Czech power group CEZ launched arbitration proceedings last month against Albania after the country's power regulator revoked the distribution licence of CEZ's local unit in a dispute over prices and imports.

Observers say the country's Economy, Trade and Energy Ministry, which handles mining and oil contracts, was run as a fief by the junior partner in Berisha's coalition government, the leftist Socialist Integration Movement (SIM), before the party jumped ship in April ahead of the June 23 election.

Florion Mima, a Berisha ally who took over at the ministry until the polls, told Reuters he was too busy with a mountain of paperwork that included 47 disputed mining licences to be interviewed. He did not respond to emailed questions.

Kastriot Bejtaj, an Albanian oil expert and former manager of Albpetrol, said the state's management of the sector was at best ad hoc and had left exploration rights in the hands of a number of small companies with little history in major oil discoveries or the deep pockets to invest.

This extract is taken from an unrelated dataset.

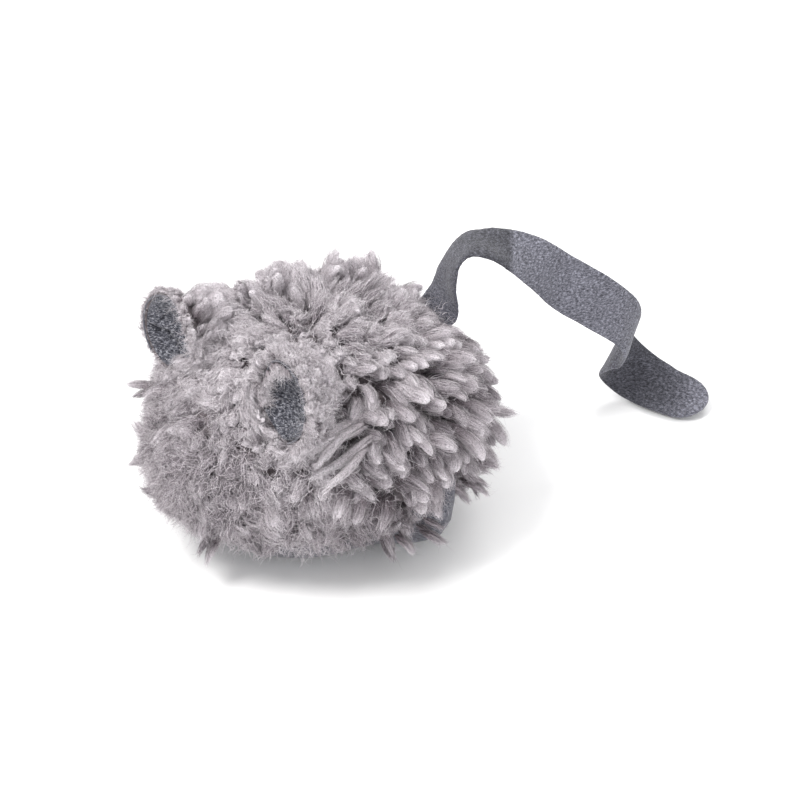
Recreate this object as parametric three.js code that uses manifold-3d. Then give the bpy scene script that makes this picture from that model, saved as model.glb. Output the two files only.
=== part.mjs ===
// A catnip mouse: a plush body on a felt belly, two cupped ears and one flat felt tail strip.
// Millimetres. The nose points to -Y, the tail to +Y, the mouse's left is +X and +Z is up.
// The origin is the middle of the flat of the belly, which rests on the floor.
import * as THREE from "three";
import { mergeVertices } from "three/addons/utils/BufferGeometryUtils.js";
import Module from "manifold-3d";

const wasm = await Module();
wasm.setup();

// Clearances and stock
const CLEARANCE = 0.3;
const THREAD = 0.5;
const FELT = 1.6;

// Body, measured to the middle of the pile's tips
const BODY_LENGTH = 97;
const BODY_WIDTH = 89;
const BODY_HEIGHT = 62;
const FULLEST_HEIGHT = 27;
const BODY_SAG = 1.5;
const PLUSH_DEPTH = 9;
const PLUSH_BACKING = 1.2;
const HEM_HEIGHT = 2;
const BELLY_RIM_HEIGHT = 11;

// Tufts of the pile: how far apart they stand, and how deep its surface sinks between them
const TUFT_SPACING = 9.5;
const TUFT_DEPTH = 4;
const tuftTopShare = 0.35;

// Shape of the body: exponents of its rounded outline, and how far it narrows and drops to its ends
const lengthRoundness = 2.15;
const backRoundness = 2.15;
const bellyRoundness = 2;
const noseNarrowingShare = 0.3;
const rumpNarrowingShare = 0.1;
const headDropShare = 0.3;
const rumpDropShare = 0.12;

// Ears
const EAR_DIAMETER = 18;
const EAR_BOWL_DEPTH = 5;
const EAR_FELT = 1.2;
const EAR_PILE = 4.5;
const EAR_RIM = 1.5;
const EAR_NECK_WIDTH = 3.6;
const EAR_STEM = 2.4;
const EAR_TUCK = 1.6;
const EAR_SINK = 4.8;
const EAR_POCKET_RADIUS = 9;
const EAR_BEHIND_NOSE = 24;
const earPleatShare = 0.45;
const earNeckShare = 0.25;
const earEdgeSharpness = 4;
const earEdgeStart = -30;
const earEdgeTurn = 240;
const earRingAngle = 71;
const leftEarSplay = 72;
const rightEarSplay = 80;
const leftEarTurn = -10;
const rightEarTurn = -5;
const earFoldBack = 15;
const earFoldForward = 30;

// Tail, a flat strip that arches, falls and folds back under itself
const TAIL_WIDTH = 15.5;
const TAIL_TAB_WIDTH = 6.5;
const TAIL_FLARE_START = 3.5;
const TAIL_FLARE_LENGTH = 5;
const TAIL_ARCH_HEIGHT = 60;
const TAIL_DRIFT = 38.5;
const TAIL_REACH = 67.4;
const TAIL_SINK = 1.5;
const TAIL_BEFORE_RUMP = 4.9;
const tailTipRoundness = 2.4;
const tailTipBluntShare = 0.06;
const tailRootCrowdingShare = 0.35;
const tailLiftDown = 3;
const tailLiftUp = 25;
const tailSwing = 20;

// Root pocket in which the tail turns
const POCKET_RADIUS = 4.5;

// Filling and sachet
const SACHET_LENGTH = 34;
const SACHET_WIDTH = 26;
const SACHET_THICKNESS = 9;
const SACHET_HEM = 3;
const SACHET_SHEET = 0.6;
const SACHET_HEIGHT = 27;

// Closing stitch, beside the tail end of the belly seam
const CLOSING_LENGTH = 22;
const CLOSING_STITCH = 3.2;
const CLOSING_RISE = 1.6;
const closingStart = 20;

// Fineness of the round forms, in counts
const tufts = 230;
const tuftedRows = 34;
const tuftedSpokes = 52;
const bodyRows = 20;
const bodySpokes = 28;
const coreRows = 14;
const coreSpokes = 20;
const ballRows = 10;
const ballSpokes = 18;
const earRings = 4;
const earSpokes = 20;
const tailSteps = 60;
const tailStrands = 2;
const threadSides = 6;
const threadSteps = 34;
const loopSteps = 16;
const sachetSpokes = 20;
const domeSteps = 4;

const plushGrey = new THREE.MeshStandardMaterial({ color: 0xb3a9ae, roughness: 0.95, metalness: 0 });
const slateFelt = new THREE.MeshStandardMaterial({ color: 0x60606b, roughness: 0.9, metalness: 0 });
const greyThread = new THREE.MeshStandardMaterial({ color: 0x8c858b, roughness: 0.7, metalness: 0 });
const whiteFibre = new THREE.MeshStandardMaterial({ color: 0xe9e7e2, roughness: 1, metalness: 0 });
const pouchSheet = new THREE.MeshStandardMaterial({ color: 0xdcdad2, roughness: 0.9, metalness: 0 });
const driedHerb = new THREE.MeshStandardMaterial({ color: 0x7d8450, roughness: 1, metalness: 0 });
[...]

"If there's a strategy, it's not clear," he complained. "We're losing time. We're losing time in exploration and production."

The problems echo those of European Union-member Poland, where foreign players interested in the country's promised shale gas riches have been unnerved by an uncertain legal and regulatory framework, red tape and environmental regulation.

Warsaw had high hopes of becoming a major source of shale gas for Europe and attracted the likes of Chevron and ExxonMobil to some of the 100 exploration licences it issued.

But Exxon, along with Canada's Talisman Energy and U.S. oil firm Marathon, quit after the country scaled down its gas reserve estimates and early drilling proved challenging.

Professor Stavri Dhima, head of the petroleum regulatory and management sector at the Ministry of Economy, Trade and Energy, denied Albania had lost time. In his ground-floor office, a mess of maps, surveys and binders, he urged patience.

"An oil explorer is like a hunter," he said. "He knows that in this region there are wild animals, but he doesn't kill one every time."